20 According to Philip Hayward, however, this “extreme fetishisation” of the actual moment of creation resulted in the production of films that “have merely served to highlight the shortcomings of this approach” (
Hayward 1988, p. 7). Additionally, journalists criticized the repetitiveness of Haesaerts’s film, stating that “despite all his ingenuity and some pretty successful images, the Brussels critic’s experience leaves you hungry for more” (
L. J. 1954). These critics are referring to the at times tedious routine of showing four artists creating four paintings within the same context and with similar subjects. Although Haesaerts specifically aimed at demonstrating each of the painter’s individual approach, the general outline of the documentary indeed stays quite monotonous.
This demonstrates the duality in aspiring to capture spontaneous moments of creativity with the device of a film camera: the moment a film camera is placed, this spontaneity is lost one way or another. Haesaerts was highly aware of this process as he wrote an article entitled
Picasso devant la camera in which he described the artist’s awareness of the “giant eye of the camera” as one of the main obstacles on the set of his film
Visite à Picasso: “Picasso’s refusal to act as an actor, the impossibility of making him, at the desired moment, restart a gesture or rediscover an expression hardly facilitate the work of anyone who wants to present him on screen” (
Haesaerts 1951, p. 44). However, contrary to numerous biopics on canonical artists like Picasso, Van Gogh or Michelangelo, Haesaerts does not dwell on this “magical process” of artists at work, but rather attempts to create a cinematic equivalent of the artist’s style and technique.
21 Instead of copying popular ideas on the “genius modern artist,” Haesaerts deliberately avoids such rhetoric. He keeps his voice-over texts as neutral as possible in order to let the artworks “speak for themselves.” Although
Quatre peintres belges au travail, to a certain extent, undoubtedly contributed to the processes of mystification of the artistic process, it also unveils this mysterious act of creation, showing Tytgat, Dasnoy, Brusselmans and Delvaux in their everyday surroundings.
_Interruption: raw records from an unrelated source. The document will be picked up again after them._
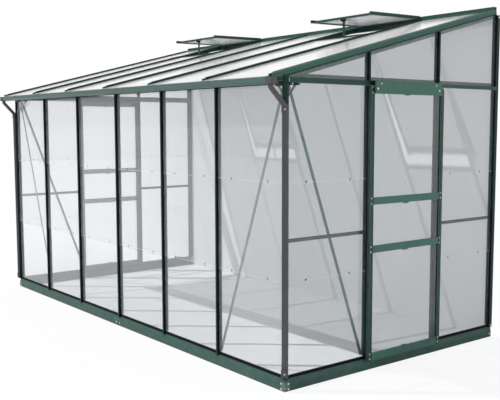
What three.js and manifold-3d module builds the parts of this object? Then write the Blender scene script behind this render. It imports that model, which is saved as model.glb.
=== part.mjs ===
// Lean-to greenhouse: a glazed frame of aluminium bars, six bays long and three deep, open at the
// back where it stands against a wall. A gutter runs along the eaves and drains at both front
// corners. Each end has a sliding door hung on two rollers, and the roof has two vents on stays.
//
// Millimetres. X runs along the wall, Y runs towards it and Z is up. While the pieces are made,
// Y = 0 is the line of the front bars. The finished group is moved so that its origin lies on the
// ground, halfway along and halfway between the front of the gutter outlets and the wall.
//
// Sections are drawn in (across, out), where out points away from the room.

import * as THREE from 'three';
import { mergeVertices } from 'three/addons/utils/BufferGeometryUtils.js';
import Module from 'manifold-3d';

// Clearances
const GAP = 0.3; // between pieces that touch
const OVERRUN = 60; // how far a cutter runs past what it cuts
const LAPPED = 4; // how far fused lengths run into each other

// Plan
const BAY = 630;
const WALL_BAY = 605; // the bay beside the wall
const HALF_BAYS = 3; // front bays on each side of the middle bar
const EDGE = 20; // outermost bar lines to the outer faces

// Heights
const ROOF_FRONT_Z = 1790; // rafter tops over the front bars
const ROOF_WALL_Z = 2274; // rafter tops at the wall
const EAVES_DROP = 68; // underside of the eaves beam below the rafters' tops
const TRACK_DROP = 6; // underside of the door tracks below the eaves beam

// Base rails, with the sill that carries glass and bars
const BASE_WALL = 2.5;
const BASE_FACE = 40; // height of the upright outer face
const SILL_Z = 70;
const SILL_OUT = 12; // outer edge of the sill's shelf
const BASE_IN = 18;
const BASE_LIP = 12;
const UPSTAND = 16; // flange behind the foot of the glass

// Glazing bar
const BAR_NOSE = 12; // width of the nose between two panes
const BAR_OUT = 26; // centre line to the nose's face
const BAR_IN = 16; // centre line to the back
const BAR_FLANGE = 30;
const FLANGE_WALL = 3;
const BAR_STEM = 18;
const BAR_CHAMFER = 1.5;
const BAR_TOE = 6; // front bar's nose below the sill's shelf, in front of it
const CHANNEL_MOUTH = 7;
const CHANNEL_WIDTH = 12;
const CHANNEL_DEPTH = 9;
const CHANNEL_LIP = 2.5;

// Corner and wall posts
const POST_WALL = 3;
const POST_CHAMFER = 12;

// Knee bracket at the head of a corner post, and angle inside the base's corner
const KNEE = 85; // reach of the diagonal along the wall
const KNEE_WIDTH = 18; // measured upright
const KNEE_WALL = 3;
const KNEE_ARM = 70;
const KNEE_ARM_OUT = 10; // arm outside the glass, from the bars' centre line
const ANGLE_LENGTH = 60;
const ANGLE_WALL = 3;
const ANGLE_Z = 8;
const ANGLE_HEIGHT = 52;

// Glass
const PANE = 3;
const TIERS = 3; // lapped panes in a bay
const TIER = 555; // rise from one lapped pane to the next
const LAP = 12;
const PANE_SIDE = 1.5; // pane edge to the nose beside it
const PANE_OVERHANG = 14; // roof pane beyond the rafter's end

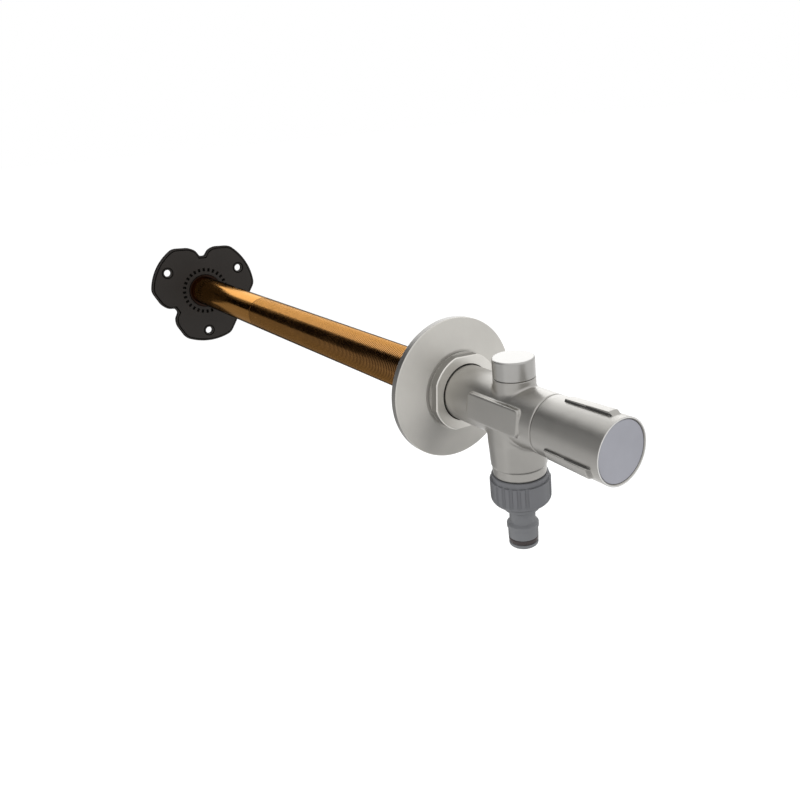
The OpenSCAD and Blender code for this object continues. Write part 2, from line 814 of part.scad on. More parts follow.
// Insert with the air seat, screwed into the boss, with passages in its flange
module vent_insert() {
    color([0.82, 0.68, 0.4])
        on_branch()
            difference() {
                turned_z([[3.6, seat_z + 0.05], [insert_d / 2, seat_z + 0.05],
                    [insert_d / 2, boss_z], [9.5, boss_z], [9.5, boss_z + 1.2],
                    [neck_d / 2, boss_z + 1.2], [neck_d / 2, cap_top - 4.4],
                    [neck_d / 2 - 0.5, cap_top - 3.9], [3.6, cap_top - 3.9]]);
                for (a = [45 : 90 : 315])
                    rotate(a)
                        translate([7.8, -1.5, boss_z - 0.5])
                            cube([4, 3, 3]);
            }
}

// Float that lets air in when it lies down and seals when water lifts it
module vent_float() {
    z0 = ledge_z + fit;
    color([0.9, 0.9, 0.86])
        on_branch()
            difference() {
                turned_z([[0, z0 - 5], [1.2, z0 - 5], [1.6, z0 - 4.6], [1.6, z0],
                    [guide_d / 2 - gap, z0], [guide_d / 2 - gap, z0 + 1.4], [3, z0 + 1.4],
                    [2.4, z0 + 2.2], [0, z0 + 2.2]]);
                for (a = [0 : 90 : 270])
                    rotate(a)
                        translate([4.7, -1.5, z0 - 1])
                            cube([4, 3, 4]);
            }
}

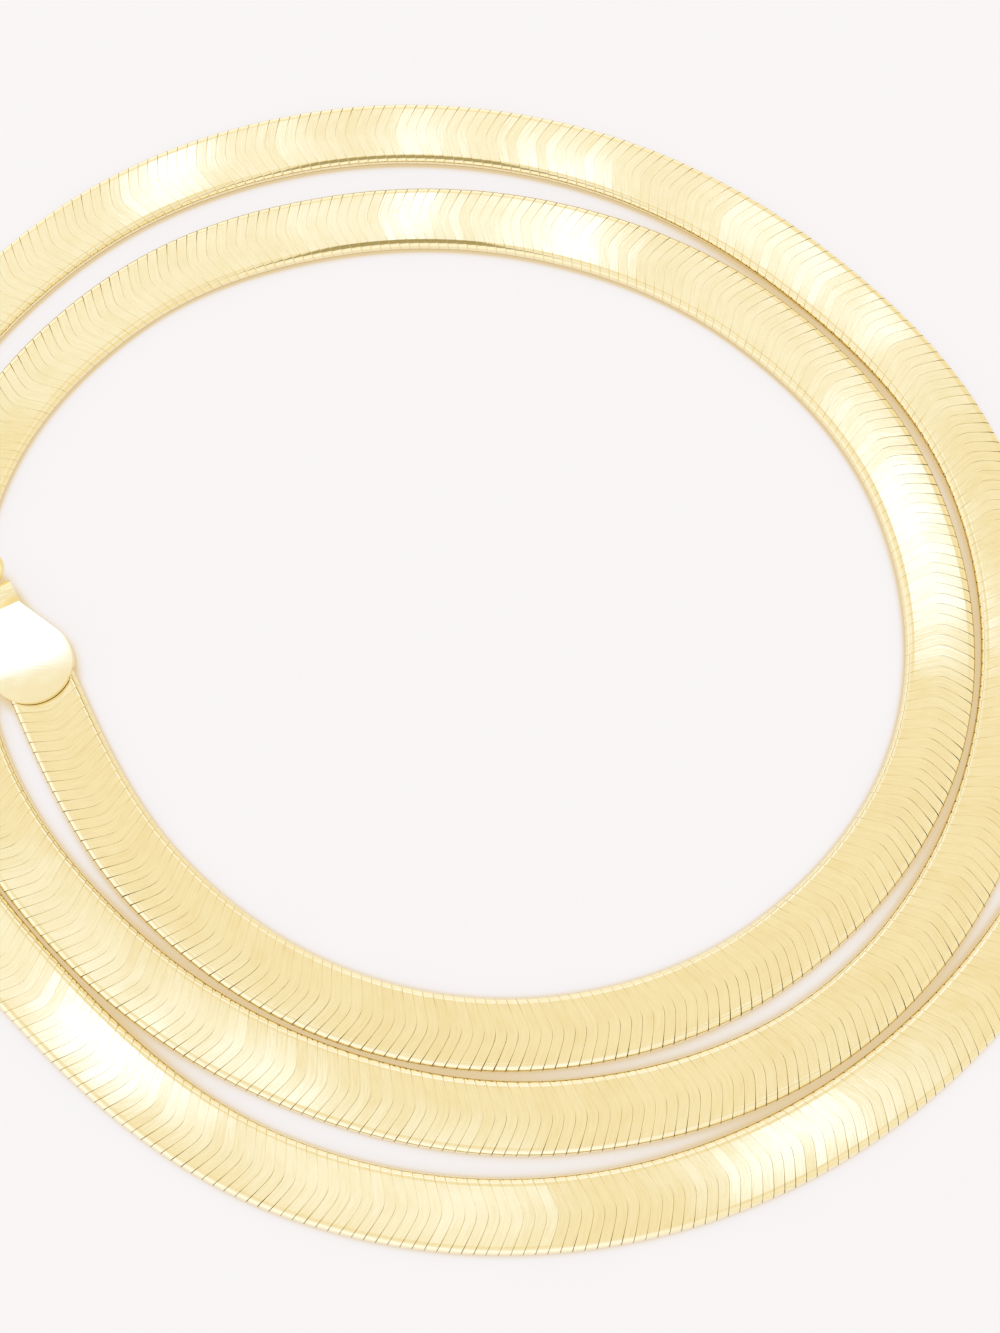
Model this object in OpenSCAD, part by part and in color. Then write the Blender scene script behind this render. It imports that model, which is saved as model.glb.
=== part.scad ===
// Herringbone neck chain, unfastened and laid flat in an open spiral.
// Millimetres. Z is up, the chain lies on Z = 0, and the origin is under the middle of it all.

/* [Chain] */
// Length of the whole chain laid out straight, from the end ring to the tip of the clasp
chain_length = 610; // [480:1:700]
// Width of the woven band, edge to edge
band_width = 5; // [3.5:0.1:6.5]
// Thickness of the woven band
band_thickness = 0.95; // [0.7:0.05:1.3]

/* [Spiral] */
// Mean radius of the innermost turn, at the middle of the band
coil_radius = 32; // [28:0.5:42]

/* [End caps] */
// Length of a cap, from the tip of its tongue to the back of its rolled end
cap_length = 9.4; // [8:0.1:13]
// How far the tongue of a cap reaches over the band
cap_grip = 3.5; // [2.5:0.1:4.5]
// Thickness of a cap's plate and of its side walls
cap_wall = 0.4; // [0.25:0.05:0.6]
// Clear space between a cap and the band inside it
cap_gap = 0.1; // [0.05:0.01:0.2]
// Width of the narrow neck where the plate meets the rolled end
neck_width = 2.2; // [1.6:0.1:2.8]
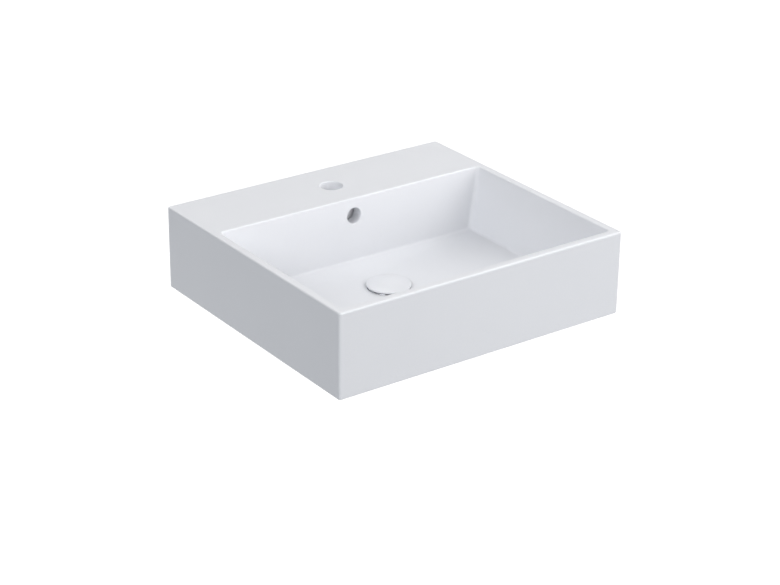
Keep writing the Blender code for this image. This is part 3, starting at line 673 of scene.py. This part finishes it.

Evidently, this simultaneous presentation of the emerging drawings and the artist himself was made possible by the device of the sheet of plexiglass placed between the artist and the camera. This use of translucent material in order to show the creation process proved to be particularly successful. It was applied in several acclaimed documentaries from the fifties that all adopted Haesaerts’s technique, such as Jackson Pollock (Paul Falkenberg and Hans Namuth, 1951) and Le Mystère Picasso (Henri-Georges Clouzot, 1956). In line with the aesthetics of gestural abstraction, which combines physical and biographical aspects of the artist’s personality, Haesaerts used carefully selected camera positions to suggest an organic connection between the artists and their works of art. As the artists paint both the front and back of the glass, the camera directs our attention to the artist’s physical gestures. Showing close-ups of their hands and squinted eyes, it put forward the painters seemingly immersed in their paintings. Yet, they are unmistakably aware of their attitude and appearance in front of Haesaert’s camera as some of them look straight into the lens.
6. Conclusions
Haesaerts’s
Quatre peintres belges au travail not only serves as an intriguing piece of
cinéma critique and as a tribute to the fascinating process of artistic creation, it also functions as a promotional tool, supporting the international spread of Flemish culture in view of the encouragement of local tourism. What is more, the production of
Quatre peintres coincided with the politics of popularization and democratization of the fine arts. In the early 1950s, the cultural involvement of the lower and middle class was growing significantly. This resulted in the breakthrough of the photographically illustrated art book, as well as a higher number of museum visits. Haesaerts’s films on art not only had the ability to bring artworks of diverse international collections to a broad non-expert public, these films also traveled across the world themselves, enhancing the spread of local art on an international level. This increased the international interest in Belgian artists such as Tytgat and Delvaux which in their turn resulted in more museum visits of foreign tourists in Belgium to visit these artworks in real life.
22 (
Jacobs and Vandekerckhove 2020;
UNESCO 1951). In addition, the Belgian government favored productions of documentaries that presented national artworks and financially supported several of Haesaerts’s films (Haesaerts and Christophe 1952).
23 Also, the finished panels that were especially created for this film contributed to this political strategy. In a letter to the Buying Committee of the Musée des Beaux-Arts de Gand, Haesaerts stated that by purchasing these panels, “the Ghent Museum would have the merit of adopting an unusual formula likely to arouse new interest in museums.” He was convinced that his color film “would serve as propaganda that would encourage both Belgian and foreign audiences to visit or revisit the Museum” (Haesaerts and Musée des Beaux-Arts de Gand 1952).
Apart from the democratizing ability of cinema to bring paintings closer to a wider audience, Haesaerts’s also presents his
cinéma critique as a curatorial space with artistic qualities in its own right. Although it is undoubtedly a didactic film on art, it also self-consciously touches upon the boundaries between painting and film, oscillating between art and reality and stillness and movement. According to Phillip Mosley, Haesaerts’s
Quatre peintres “displays a consistent fusion of subjective and objective elements.” In addition, he stated that Haesaerts’s “impeccable scholarship is counterbalanced by an idiosyncratic approach to his material” (
Mosley 2001, p. 83). Thanks to the illusion of the artistic universe by Tytgat, Dasnoy, Brusselmans and Delvaux a new cinematic illusion is created by using cinematic techniques and devices. In so doing, Haesaerts convincingly put forward his film on art as a new model of art historical scholarship.